Effect of Temperature on Heart Rate for Phaenicia sericata and Drosophila melanogaster with Altered Expression of the TrpA1 Receptors.

The transient receptor potential (TrpA-ankyrin) receptor has been linked to pathological conditions in cardiac function in mammals. To better understand the function of the TrpA1 in regulation of the heart, a Drosophila melanogaster model was used to express TrpA1 in heart and body wall muscles. Heartbeat of in intact larvae as well as hearts in situ, devoid of hormonal and neural input, indicate that strong over-expression of TrpA1 in larvae at 30 or 37 °C stopped the heart from beating, but in a diastolic state. Cardiac function recovered upon cooling after short exposure to high temperature. Parental control larvae (UAS-TrpA1) increased heart rate transiently at 30 and 37 °C but slowed at 37 °C within 3 min for in-situ preparations, while in-vivo larvae maintained a constant heart rate. The in-situ preparations maintained an elevated rate at 30 °C. The heartbeat in the TrpA1-expressing strains could not be revived at 37 °C with serotonin. Thus, TrpA1 activation may have allowed enough Ca2+ influx to activate K(Ca) channels into a form of diastolic stasis. TrpA1 activation in body wall muscle confirmed a depolarization of membrane. In contrast, blowfly Phaenicia sericata larvae increased heartbeat at 30 and 37 °C, demonstrating greater cardiac thermotolerance.

The Effect of Bacterial Endotoxin LPS on Serotonergic Modulation of Glutamatergic Synaptic Transmission.

The release of the endotoxin lipopolysaccharides (LPS) from gram-negative bacteria is key in the induction of the downstream cytokine release from cells targeting cells throughout the body. However, LPS itself has direct effects on cellular activity and can alter synaptic transmission. Animals experiencing septicemia are generally in a critical state and are often treated with various pharmacological agents. Since antidepressants related to the serotonergic system have been shown to have a positive outcome for septicemic conditions impacting the central nervous system, the actions of serotonin (5-HT) on neurons also exposed to LPS were investigated. At the model glutamatergic synapse of the crayfish neuromuscular junction (NMJ), 5-HT primarily acts through a 5-HT2A receptor subtype to enhance transmission to the motor neurons. LPS from Serratia marcescens also enhances transmission at the crayfish NMJ but by a currently unknown mechanism. LPS at 100 µg/mL had no significant effect on transmission or on altering the response to 5-HT. LPS at 500 µg/mL increased the amplitude of the evoked synaptic excitatory junction potential, and 5-HT in combination with 500 µg/mL LPS continued to promote enhanced transmission. The preparations maintained responsiveness to serotonin in the presence of low or high concentrations of LPS.

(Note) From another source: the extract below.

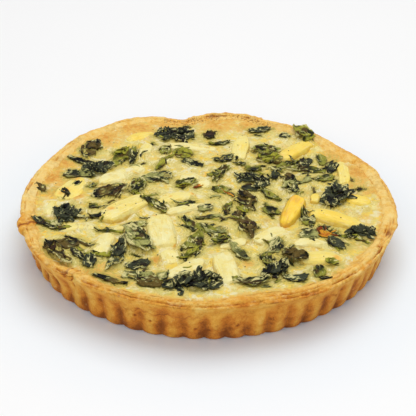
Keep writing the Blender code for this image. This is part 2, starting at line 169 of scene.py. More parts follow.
def lumps(points, size, seed=0):
    """Smooth noise from about -1 to 1 at some points, for lumps of about that size."""
    offset = Vector((seed * 7.3, seed * 3.1, seed * 5.7))
    return np.array([noise.noise(Vector(point) / size + offset) for point in points])


def read_points(piece):
    """The places of a mesh's points, one row each."""
    places = np.empty(len(piece.data.vertices) * 3, np.float32)
    piece.data.vertices.foreach_get("co", places)
    return places.reshape(-1, 3).astype(float)


def write_points(piece, points):
    """Move a mesh's points."""
    piece.data.vertices.foreach_set("co", points.astype(np.float32).ravel())
    piece.data.update()


def read_normals(piece):
    """Which way a mesh's surface faces at each point."""
    normals = np.empty(len(piece.data.vertices) * 3, np.float32)
    piece.data.vertex_normals.foreach_get("vector", normals)
    return normals.reshape(-1, 3).astype(float)


def note(piece, name, values, kind="FLOAT", field="value"):
    """Keep a number, a place or a colour for each point, which the material reads by name."""
    attribute = piece.data.attributes.new(name, kind, "POINT")
    attribute.data.foreach_set(field, np.asarray(values, np.float32).ravel())


def rounded(outline, passes=5):
    """Points along an outline, closer on the rim than on the wall, its corners worn round."""
    rows = []
    for start, end in zip(outline, outline[1:]):
        spacing = RIM_SPACING if start[1] > FLUTE_TOP - 1 * MM else WALL_SPACING
        count = max(1, round(math.dist(start, end) / spacing))
        for step in range(count):
            rows.append([a + (b - a) * step / count for a, b in zip(start, end)])
    rows.append(list(outline[-1]))
    for _ in range(passes):
        worn = [[(a + 2 * b + c) / 4 for a, b, c in zip(*trio)] for trio in zip(rows, rows[1:], rows[2:])]
        rows = [rows[0], *worn, rows[-1]]
    return rows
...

The effects of bacterial endotoxin (LPS) on cardiac function in a medicinal blow fly (Phaenicia sericata) and a fruit fly (Drosophila melanogaster).

The bacterial endotoxins, lipopolysaccharides (LPS), are known to have direct effects on mammalian heart cells; thus, LPS is likely to have some effects in other cardiac models. Drosophila melanogaster was used since it serves as a model for cardiac physiology. Larvae of blow flies (Phaenicia sericata) commonly used as therapy for debriding dead tissue, are exposed to high levels of bacterial endotoxins, but their mechanisms of LPS resistance are not entirely understood. Comparative effects of LPS on heart rate (HR) were examined for both Drosophila and blowfly larvae. Acute 10-min direct exposure of in situ heart tubes with saline containing 1, 100, and 500 µg/ml LPS from two common bacterial stains (Pseudomonas aeruginosa and Serratia marcescens) revealed a dose-dependent effect. The effects differed between the two fly models. Larval hearts of Drosophila stopped rapidly in low Ca2+ containing saline, but the hearts of blow flies appear unaffected for >30 min. S. marcescens increased HR initially in Drosophila followed by a reduction for low and high doses, but no change was observed in larvae of blow flies. Whereas P. aeruginosa at a high dose decreased HR in larvae of Drosophila but increased HR in larvae of blow flies. The goal of this study is to better the understanding in the direct action of LPS on HR. Knowing the acute and direct actions of LPS exposure on HR in different species of larvae may aid in understanding the underlying mechanisms in other animals during septicemia.